Jefferson nodded numbly and ran for the bathroom, his cell phone still clenched tightly in his hand.
I'm a huge fan of Poppy Dennison's and she sure knows how to put on her Southern, if you understand my meaning. So the instant I read the blurb for 'Dogwood Days' I knew I had to read it. Growing up in a big family that moved every couple of years with my dad's job, I dreamed of living in a small town. Even with all the nosy Parkers I still always thought it would be fantastic. So much drama and excitement over the littlest things, but also people who truly cared about you and helped you if you needed it. And, having lived for twelve years in North Carolina, I was intimately familiar with the ways of the South.

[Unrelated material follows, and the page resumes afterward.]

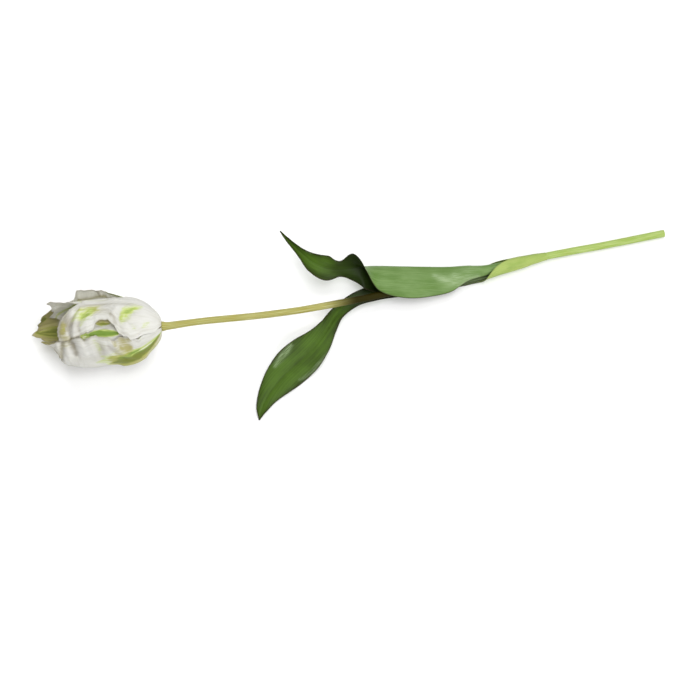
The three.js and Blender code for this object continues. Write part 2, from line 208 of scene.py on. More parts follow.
# Least bend and share that are used, so that nothing is divided by zero.
SMALL_BEND = 1e-3
SMALL_SHARE = 0.05

# Petal profiles: distance along the bloom axis and distance from that axis.
OUTER_PROFILE = [
    (-0.5, 4.7), (-0.1, 7.2), (1.0, 10), (3.5, 13.8), (8.2, 18.8), (14.5, 23.4), (24, 27.2), (35, 28.8),
    (48, 29.3), (62, 29), (74, 27.6), (84, 25.2), (94, 21.4), (103, 16.8), (110, 12.2),
]
INNER_PROFILE = [
    (1.7, 3.2), (2.2, 6.4), (3.2, 8.8), (5.6, 11.6), (10.2, 16), (16.2, 20.2), (25, 23.7), (36, 25.3),
    (48, 25.9), (61, 25.6), (73, 24.2), (82, 21.8), (91, 18.2), (99, 13.8), (106, 9.0),
]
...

"So you must be the strange man who was taking pictures of the school.”
“Strange? I’m not strange! What?”
“Selma Jane got a call from Mr. Cornwall, who said some strange man was prowling around outside the school taking pictures.”
“Oh my God. This town!”
I laughed, a lot, reading this book. Jefferson Lee is adorable. He's funny, he loves his Uncle Sherman, he knows how to manipulate and work every one of the people in Holly Creek - not maliciously, mind you - and he's completely clueless about how Sheriff Zane feels. He rushes back to his hometown the instant he hears his uncle has been injured, and since coincidentally his position as a reporter in Charlotte gets eliminated, he has the time to help his uncle with his blog. Now, this blog is a huge deal in this small town, especially since their local paper went out of business a few years ago. The blog is all the news and gossip to be found. *grins*
Oh Poppy, this was perfect! I loved the pace of it, the wit, the characters, and the love story. Zane is perfect for Jefferson Lee, and I found their relationship absolutely adorable. I definitely laughed, and had more than a few awww moments. Plus, these two are definitely sexy and hot together. Thank you, Poppy, this was just what I needed.

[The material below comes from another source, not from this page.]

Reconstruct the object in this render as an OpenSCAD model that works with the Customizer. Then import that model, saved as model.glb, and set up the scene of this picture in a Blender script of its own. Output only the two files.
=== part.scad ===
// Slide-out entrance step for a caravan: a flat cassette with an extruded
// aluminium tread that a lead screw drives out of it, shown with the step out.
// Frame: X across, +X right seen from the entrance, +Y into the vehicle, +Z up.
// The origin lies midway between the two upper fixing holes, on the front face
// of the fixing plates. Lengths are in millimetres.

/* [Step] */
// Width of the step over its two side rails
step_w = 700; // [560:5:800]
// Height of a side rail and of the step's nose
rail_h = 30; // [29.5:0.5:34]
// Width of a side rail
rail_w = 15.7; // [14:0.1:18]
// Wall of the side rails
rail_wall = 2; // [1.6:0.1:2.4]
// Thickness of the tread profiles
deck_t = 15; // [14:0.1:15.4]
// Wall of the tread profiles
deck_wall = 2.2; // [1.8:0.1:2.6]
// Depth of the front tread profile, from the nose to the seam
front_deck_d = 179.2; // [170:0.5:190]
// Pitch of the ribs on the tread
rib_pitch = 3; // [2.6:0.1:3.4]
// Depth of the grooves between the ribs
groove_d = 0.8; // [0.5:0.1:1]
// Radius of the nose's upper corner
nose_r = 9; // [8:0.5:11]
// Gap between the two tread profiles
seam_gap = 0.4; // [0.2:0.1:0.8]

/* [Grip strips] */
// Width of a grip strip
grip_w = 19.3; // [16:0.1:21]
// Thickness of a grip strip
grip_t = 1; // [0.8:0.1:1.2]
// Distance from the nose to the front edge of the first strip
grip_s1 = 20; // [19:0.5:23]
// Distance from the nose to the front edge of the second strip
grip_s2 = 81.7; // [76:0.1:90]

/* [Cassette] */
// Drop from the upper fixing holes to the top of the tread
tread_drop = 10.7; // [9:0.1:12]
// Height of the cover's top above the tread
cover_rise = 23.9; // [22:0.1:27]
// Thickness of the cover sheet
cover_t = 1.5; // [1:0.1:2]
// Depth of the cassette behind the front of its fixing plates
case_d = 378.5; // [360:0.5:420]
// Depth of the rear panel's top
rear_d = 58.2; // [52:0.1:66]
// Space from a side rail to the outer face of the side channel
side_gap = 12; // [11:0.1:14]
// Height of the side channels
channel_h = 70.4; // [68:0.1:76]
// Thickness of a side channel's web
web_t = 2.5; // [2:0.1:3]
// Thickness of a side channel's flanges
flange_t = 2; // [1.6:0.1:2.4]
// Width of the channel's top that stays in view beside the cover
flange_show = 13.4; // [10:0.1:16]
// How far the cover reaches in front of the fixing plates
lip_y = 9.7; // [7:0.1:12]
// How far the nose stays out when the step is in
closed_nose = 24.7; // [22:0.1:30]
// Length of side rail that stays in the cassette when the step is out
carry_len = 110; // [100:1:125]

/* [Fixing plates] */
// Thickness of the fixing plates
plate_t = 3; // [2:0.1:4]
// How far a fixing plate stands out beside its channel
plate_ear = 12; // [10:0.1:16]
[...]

NOTE: This book was provided by Dreamspinner Press for the purpose of a review on Rainbow Book Reviews
The first thing I want to talk about is THAT COVER! I’m a total cover snob and this one is just about as perfect as can be. And once you read the story, I’m sure you will agree. I loved having that adorable man on the cover in my mind as I pictured main character Jefferson Lee Davis.

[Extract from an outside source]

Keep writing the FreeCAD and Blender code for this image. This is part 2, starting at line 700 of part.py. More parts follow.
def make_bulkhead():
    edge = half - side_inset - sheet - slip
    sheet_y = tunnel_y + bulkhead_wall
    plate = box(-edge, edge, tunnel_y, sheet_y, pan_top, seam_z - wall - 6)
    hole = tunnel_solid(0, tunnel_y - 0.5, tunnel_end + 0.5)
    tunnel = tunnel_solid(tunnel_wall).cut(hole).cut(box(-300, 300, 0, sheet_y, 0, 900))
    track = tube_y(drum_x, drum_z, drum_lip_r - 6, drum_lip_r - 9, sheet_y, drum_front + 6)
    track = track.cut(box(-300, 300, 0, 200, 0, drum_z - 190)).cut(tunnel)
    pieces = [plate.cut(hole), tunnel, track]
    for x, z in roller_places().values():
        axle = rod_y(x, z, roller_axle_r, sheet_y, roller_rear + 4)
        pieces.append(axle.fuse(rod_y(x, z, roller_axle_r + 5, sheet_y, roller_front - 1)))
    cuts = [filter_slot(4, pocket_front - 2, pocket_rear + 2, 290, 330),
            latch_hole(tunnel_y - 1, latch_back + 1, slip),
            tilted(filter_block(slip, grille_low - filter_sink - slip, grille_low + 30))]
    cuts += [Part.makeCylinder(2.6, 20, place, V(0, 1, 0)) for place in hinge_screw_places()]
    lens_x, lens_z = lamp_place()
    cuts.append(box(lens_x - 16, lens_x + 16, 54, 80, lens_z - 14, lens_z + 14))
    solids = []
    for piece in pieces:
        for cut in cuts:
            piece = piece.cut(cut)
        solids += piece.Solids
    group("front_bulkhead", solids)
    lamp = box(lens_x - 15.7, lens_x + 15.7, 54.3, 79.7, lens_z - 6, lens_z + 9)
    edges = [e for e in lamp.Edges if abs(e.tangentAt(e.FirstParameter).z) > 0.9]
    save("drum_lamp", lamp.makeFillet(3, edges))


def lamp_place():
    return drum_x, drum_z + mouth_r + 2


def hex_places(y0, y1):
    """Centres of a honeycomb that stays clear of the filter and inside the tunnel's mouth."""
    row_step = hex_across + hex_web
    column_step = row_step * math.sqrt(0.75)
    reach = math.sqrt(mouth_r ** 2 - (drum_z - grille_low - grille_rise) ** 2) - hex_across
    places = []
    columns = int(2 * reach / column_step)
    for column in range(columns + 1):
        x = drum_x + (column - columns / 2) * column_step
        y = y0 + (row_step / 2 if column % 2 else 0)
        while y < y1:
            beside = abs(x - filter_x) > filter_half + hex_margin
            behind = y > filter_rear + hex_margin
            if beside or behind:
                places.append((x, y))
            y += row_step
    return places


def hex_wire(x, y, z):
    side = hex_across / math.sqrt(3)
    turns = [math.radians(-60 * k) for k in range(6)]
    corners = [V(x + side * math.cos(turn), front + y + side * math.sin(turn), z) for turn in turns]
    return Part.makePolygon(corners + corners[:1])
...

The second thing I want to talk about is Poppy Dennison. I am not a paranormal fan so this was the first book I’ve read by Ms. Dennison. But I had the pleasure of meeting Poppy at GRL 2015 and her enthusiasm and spirit prompted me to look up her catalogue the night I meet her. I requested Dogwood Days that night and read it right away.
Dogwood Days is, at its most basic, a story about a small southern town called Holly Creek in North Carolina. Where everybody knows everybody’s business and no one is a stranger. The big deal in Holly Creek is their annual spring Dogwood Festival, where the town gathers to sell handmade goods, enter jams and jellies and pies in contests and enter their flowers for the ultimate prize of “Best” in Holly Creek. Ms. Dennison, a southern girl herself, does a fantastic job painting a picture of spring in Holly Creek. In my opinion, Dogwood Days is a love story, but it is a love story about the people and the town more than a love story about a displaced New Yorker and the local sheriff.
Jefferson Lee Davis (and that is exactly what everyone calls him. Not Jeff, not JD but Jefferson Lee) is a small town transplant living in the “big city” Charlotte, NC as a writer for a magazine. He takes an extended leave from his job to go back to Holly Creek, his hometown, and take care of his favorite uncle who has suffered a fall.
Zane Yarbrough is the town sheriff and is a bit gruff with Jefferson Lee at first. I chalked it up to sexual frustration and, of course, I was right. The relationship between the men is a slow burn and they take their sweet time to get together but when they finally do get together it is fireworks and great sex. The problem now that these men are together is that Jefferson Lee is inclined to stay in Holly Creek permanently, but he has been offered a great job at another magazine several hours away. You’ll have to read the book to see what Jefferson Lee decides.
This was a wonderful book about the love of small southern towns with a nice little M/M romance to complement it. While it doesn’t say on her blog or the buy page, my hope is that this will become a series of the goings-on in Holly Creek, NC.
The characters and the humour in this book was such a treat that, although short and not attempting to be a Pulitzer contender, it leaves one with a lovely feel-good aftertaste. More!